29 Agustus 2023
16:49 WIB
Penulis: Siti Nur Arifa
Editor: Satrio Wicaksono
JAKARTA – Wilayah Jabodetabek sempat diguyur hujan pada Minggu (27/8), dengan intensitas yang berbeda. Kejadian tersebut nyatanya disyukuri oleh sebagian besar masyarakat, lantaran sudah cukup lama wilayah dilingkupi kemarau tanpa kehadiran curah hujan.
Sempat diduga terjadi secara alami, belakangan Badan Meteorologi, Klimatologi, dan Geofisika (BMKG) mengonfirmasi bahwa hujan yang turun rupanya merupakan hasil dari Teknologi Modifikasi Cuaca (TMC).

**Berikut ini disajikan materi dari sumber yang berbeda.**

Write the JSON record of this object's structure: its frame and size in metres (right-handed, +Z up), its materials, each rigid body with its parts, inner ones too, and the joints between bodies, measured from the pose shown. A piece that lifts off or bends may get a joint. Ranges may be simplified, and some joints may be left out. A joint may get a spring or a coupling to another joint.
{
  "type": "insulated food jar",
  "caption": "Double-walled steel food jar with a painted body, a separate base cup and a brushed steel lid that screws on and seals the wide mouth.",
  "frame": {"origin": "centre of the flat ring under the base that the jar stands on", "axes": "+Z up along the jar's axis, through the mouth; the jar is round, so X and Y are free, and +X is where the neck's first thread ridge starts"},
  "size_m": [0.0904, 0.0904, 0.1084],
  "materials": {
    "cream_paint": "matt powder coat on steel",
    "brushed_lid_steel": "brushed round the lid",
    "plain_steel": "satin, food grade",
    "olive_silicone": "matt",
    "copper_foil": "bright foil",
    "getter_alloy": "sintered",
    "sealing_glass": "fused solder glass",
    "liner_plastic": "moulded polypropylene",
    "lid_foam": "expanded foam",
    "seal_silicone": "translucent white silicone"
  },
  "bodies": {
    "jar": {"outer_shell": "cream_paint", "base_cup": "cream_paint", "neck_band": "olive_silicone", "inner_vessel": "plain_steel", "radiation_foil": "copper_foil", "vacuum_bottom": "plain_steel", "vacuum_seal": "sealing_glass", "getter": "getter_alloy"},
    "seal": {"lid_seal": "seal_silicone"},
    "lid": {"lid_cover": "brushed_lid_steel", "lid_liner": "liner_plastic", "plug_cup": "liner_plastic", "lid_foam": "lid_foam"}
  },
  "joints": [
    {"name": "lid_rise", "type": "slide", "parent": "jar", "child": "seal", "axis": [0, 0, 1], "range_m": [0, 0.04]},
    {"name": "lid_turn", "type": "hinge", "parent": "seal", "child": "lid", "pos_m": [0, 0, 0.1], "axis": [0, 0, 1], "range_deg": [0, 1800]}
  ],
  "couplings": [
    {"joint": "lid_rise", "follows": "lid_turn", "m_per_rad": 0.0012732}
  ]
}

Disebutkan, selain untuk meredakan musim panas, tujuan diupayakannya hujan juga sebagai upaya untuk meredakan tingkat polusi di wilayah Jakarta dan sekitarnya.
Bukan Hal Baru
Teknologi Modifikasi Cuaca sendiri bukan hal baru di Indonesia. Sejak tahun 1977, metode ini sudah diaplikasikan namun lebih dikenal dengan nama hujan buatan. TMC di Indonesia sebenarnya hasil ‘menyontek’ teknologi yang dilakukan di Thailand, untuk memasok kebutuhan air sektor pertanian.
“Memang awalnya dulu TMC ini dipelajari di Thailand dan diaplikasikan di Indonesia fokusnya untuk mendukung sektor pertanian dengan cara mengisi waduk-waduk untuk kebutuhan PLTA atau irigasi,” jelas Koordinator Laboratorium Pengelola Teknologi Modifikasi Cuaca BRIN, Budi Harsoyo.

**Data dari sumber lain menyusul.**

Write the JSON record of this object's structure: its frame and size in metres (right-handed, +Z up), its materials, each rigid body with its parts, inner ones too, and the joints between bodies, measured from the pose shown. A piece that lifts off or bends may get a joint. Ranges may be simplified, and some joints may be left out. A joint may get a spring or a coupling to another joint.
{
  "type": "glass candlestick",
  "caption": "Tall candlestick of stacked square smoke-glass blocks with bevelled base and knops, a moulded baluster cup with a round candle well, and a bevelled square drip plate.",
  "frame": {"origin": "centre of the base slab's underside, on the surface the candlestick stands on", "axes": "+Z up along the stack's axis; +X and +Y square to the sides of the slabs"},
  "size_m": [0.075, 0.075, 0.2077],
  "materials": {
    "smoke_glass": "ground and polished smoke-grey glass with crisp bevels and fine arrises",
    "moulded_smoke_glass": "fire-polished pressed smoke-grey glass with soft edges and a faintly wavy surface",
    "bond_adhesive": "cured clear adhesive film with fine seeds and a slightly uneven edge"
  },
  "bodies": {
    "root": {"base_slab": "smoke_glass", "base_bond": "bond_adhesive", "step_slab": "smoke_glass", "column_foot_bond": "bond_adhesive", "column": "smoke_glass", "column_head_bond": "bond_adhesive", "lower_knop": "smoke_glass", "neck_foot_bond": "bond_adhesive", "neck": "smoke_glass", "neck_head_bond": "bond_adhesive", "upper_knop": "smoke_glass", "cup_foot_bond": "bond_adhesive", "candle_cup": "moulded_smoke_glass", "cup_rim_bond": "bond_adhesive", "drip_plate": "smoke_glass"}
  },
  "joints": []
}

Lebih lanjut, pergantian istilah TMC sendiri baru dilakukan mulai tahun 2015, lantaran praktiknya bukan hanya untuk menghasilkan hujan buatan, tapi juga untuk memodifikasi cuaca sesuai dengan kebutuhan dan kondisi mendesak. Termasuk tujuan berlawanan seperti meminimalisir atau mencegah hujan.
Bahkan, TMC ini biasa digunakan ketika sedang ada perhelatan level internasional yang digelar di Indonesia, salah satunya saat gelaran MotoGP Mandalika tahun 2022 lalu.

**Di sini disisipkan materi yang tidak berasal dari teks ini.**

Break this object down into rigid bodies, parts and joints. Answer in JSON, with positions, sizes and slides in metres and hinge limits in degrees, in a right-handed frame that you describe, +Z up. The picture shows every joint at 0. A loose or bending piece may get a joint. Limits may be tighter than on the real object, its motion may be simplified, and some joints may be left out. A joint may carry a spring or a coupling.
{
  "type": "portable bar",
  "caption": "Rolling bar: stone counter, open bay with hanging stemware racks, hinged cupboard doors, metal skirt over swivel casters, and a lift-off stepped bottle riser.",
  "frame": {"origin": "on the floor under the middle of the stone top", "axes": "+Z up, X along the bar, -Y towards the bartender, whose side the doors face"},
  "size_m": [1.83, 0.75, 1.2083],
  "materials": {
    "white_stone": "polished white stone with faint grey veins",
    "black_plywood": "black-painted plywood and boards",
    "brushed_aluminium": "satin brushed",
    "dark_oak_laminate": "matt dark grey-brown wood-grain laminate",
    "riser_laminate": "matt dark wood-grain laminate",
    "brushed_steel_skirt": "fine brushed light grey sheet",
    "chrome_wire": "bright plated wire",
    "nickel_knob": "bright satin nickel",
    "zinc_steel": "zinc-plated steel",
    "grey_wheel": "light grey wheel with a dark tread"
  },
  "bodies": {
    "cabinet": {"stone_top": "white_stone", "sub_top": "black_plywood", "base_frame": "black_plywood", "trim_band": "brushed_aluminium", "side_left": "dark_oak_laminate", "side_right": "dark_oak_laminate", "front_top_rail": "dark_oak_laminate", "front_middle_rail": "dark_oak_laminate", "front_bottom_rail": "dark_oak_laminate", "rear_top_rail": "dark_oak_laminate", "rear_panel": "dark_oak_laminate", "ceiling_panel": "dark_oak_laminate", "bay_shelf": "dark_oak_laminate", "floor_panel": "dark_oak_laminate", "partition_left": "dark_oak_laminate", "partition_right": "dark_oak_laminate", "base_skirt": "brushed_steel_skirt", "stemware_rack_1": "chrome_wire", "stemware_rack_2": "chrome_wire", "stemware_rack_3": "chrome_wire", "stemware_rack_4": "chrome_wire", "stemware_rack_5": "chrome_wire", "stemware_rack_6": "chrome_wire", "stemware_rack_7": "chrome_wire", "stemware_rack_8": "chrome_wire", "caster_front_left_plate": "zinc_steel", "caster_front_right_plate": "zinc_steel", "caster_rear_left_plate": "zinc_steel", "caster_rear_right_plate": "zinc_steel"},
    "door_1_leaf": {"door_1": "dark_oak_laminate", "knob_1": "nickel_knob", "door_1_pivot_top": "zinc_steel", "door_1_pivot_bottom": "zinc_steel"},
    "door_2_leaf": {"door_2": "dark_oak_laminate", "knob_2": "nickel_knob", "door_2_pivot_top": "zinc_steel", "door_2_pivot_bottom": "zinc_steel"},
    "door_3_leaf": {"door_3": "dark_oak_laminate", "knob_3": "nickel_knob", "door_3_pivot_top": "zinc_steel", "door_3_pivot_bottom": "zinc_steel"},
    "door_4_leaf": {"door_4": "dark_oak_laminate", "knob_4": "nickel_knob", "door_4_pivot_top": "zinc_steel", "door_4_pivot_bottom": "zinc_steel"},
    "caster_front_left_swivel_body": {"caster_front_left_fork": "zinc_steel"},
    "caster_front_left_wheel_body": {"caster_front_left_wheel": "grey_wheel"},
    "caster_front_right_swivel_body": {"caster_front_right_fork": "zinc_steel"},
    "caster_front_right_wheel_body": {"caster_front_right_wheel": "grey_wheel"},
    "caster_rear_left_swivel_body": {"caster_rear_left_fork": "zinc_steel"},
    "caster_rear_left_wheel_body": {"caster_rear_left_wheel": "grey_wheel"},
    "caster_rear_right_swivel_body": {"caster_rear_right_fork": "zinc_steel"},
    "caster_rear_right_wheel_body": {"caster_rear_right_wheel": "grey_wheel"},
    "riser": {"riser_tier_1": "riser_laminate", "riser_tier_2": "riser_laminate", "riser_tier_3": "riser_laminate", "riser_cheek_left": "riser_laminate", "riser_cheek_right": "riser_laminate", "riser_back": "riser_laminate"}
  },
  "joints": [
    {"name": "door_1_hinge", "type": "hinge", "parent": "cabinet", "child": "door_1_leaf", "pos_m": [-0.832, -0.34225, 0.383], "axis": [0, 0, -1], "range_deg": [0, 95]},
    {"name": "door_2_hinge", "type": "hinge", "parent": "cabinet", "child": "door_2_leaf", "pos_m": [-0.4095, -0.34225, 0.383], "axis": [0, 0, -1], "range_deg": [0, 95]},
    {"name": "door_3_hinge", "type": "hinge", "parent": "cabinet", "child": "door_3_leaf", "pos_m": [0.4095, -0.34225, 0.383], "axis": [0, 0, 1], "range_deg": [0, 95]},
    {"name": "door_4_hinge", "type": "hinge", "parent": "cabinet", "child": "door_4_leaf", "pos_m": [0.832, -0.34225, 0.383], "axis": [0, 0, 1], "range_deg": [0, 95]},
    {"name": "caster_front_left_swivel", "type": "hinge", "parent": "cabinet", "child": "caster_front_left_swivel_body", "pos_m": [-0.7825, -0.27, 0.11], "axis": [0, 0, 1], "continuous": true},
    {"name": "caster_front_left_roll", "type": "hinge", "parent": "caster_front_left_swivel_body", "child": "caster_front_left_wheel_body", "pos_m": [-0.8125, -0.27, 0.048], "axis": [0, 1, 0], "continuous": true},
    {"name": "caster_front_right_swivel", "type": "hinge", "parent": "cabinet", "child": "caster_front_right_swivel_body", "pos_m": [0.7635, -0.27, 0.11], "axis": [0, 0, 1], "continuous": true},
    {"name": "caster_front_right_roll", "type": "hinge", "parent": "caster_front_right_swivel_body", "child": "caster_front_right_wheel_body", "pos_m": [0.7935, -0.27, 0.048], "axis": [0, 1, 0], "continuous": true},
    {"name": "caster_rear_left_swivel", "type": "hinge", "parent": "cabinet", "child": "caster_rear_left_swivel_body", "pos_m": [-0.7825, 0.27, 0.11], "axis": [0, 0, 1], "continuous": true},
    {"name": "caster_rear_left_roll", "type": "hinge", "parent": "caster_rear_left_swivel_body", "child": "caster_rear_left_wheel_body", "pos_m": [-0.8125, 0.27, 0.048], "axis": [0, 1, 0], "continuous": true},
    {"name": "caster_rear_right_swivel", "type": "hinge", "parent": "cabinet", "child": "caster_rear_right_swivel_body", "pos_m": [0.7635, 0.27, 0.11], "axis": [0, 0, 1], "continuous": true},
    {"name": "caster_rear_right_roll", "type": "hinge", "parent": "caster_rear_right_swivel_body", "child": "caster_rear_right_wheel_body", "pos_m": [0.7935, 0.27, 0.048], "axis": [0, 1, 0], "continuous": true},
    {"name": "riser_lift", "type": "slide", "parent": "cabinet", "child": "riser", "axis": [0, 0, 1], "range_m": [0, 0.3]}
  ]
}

"Saat ini TMC paling banyak dan rutin digunakan untuk kebutuhan kebakaran hutan dan lahan yang hampir setiap tahun dilakukan.” tambah.
Cara Kerja Modifikasi Cuaca
Masih menurut, Budi modifikasi cuaca sebenarnya berbeda dengan pemahaman membuat hujan. Hal tersebut lantaran cara kerja yang dilakukan lebih kepada memancing potensi yang ada ke kumpulan awan hujan, agar memicu turunnya air yang terkandung dalam awan.
Sederhananya, langkah memicu potensi awan hujan yang ada di atmosfer dilakukan dengan menebar garam atau partikel-partikel nukleasi, seperti natrium klorida atau perak iodida, ke dalam awan hujan.
Sehingga, partikel yang dapat berperan sebagai kondensasi dapat mempercepat pembentukan tetesan air dalam awan, sehingga turun air hujan di tempat tertentu yang diinginkan sesuai kebutuhan dan tujuan.
"Yang patut dicatat dan dipahami TMC ini meski orang mengenal dengan hujan buatan, tapi kami tidak bisa membuat hujan. Kalau kami diminta melakukan operasi TMC untuk mengisi waduk pada saat musim kemarau yang dalam kondisi kering dan tidak ada potensi awan, kami tidak bisa melakukan apa-apa.” tegas Budi.
Karena itu, dalam praktiknya BRIN selalu bekerja sama dengan BMKG untuk memonitor dan memberikan data terkait informasi cuaca, awan, dan arah angin.
Selain itu, dilibatkan juga TNI AU dengan armada pesawat Casa untuk membawa muatan garam (NaCl) guna menyemai awan hujan target. Di mana posisi pesawat selalu berada di antara arah angin dan awan hujan target.
Meski tidak menyebutkan nominal, dikatakan pula jika biaya yang dibutuhkan untuk sekali melakukan operasi TMC cukup besar.
"60% biaya operasi TMC itu untuk biaya bahan bakar pesawat dan perawatannya, sehingga biayanya cukup besar." ungkap Budi.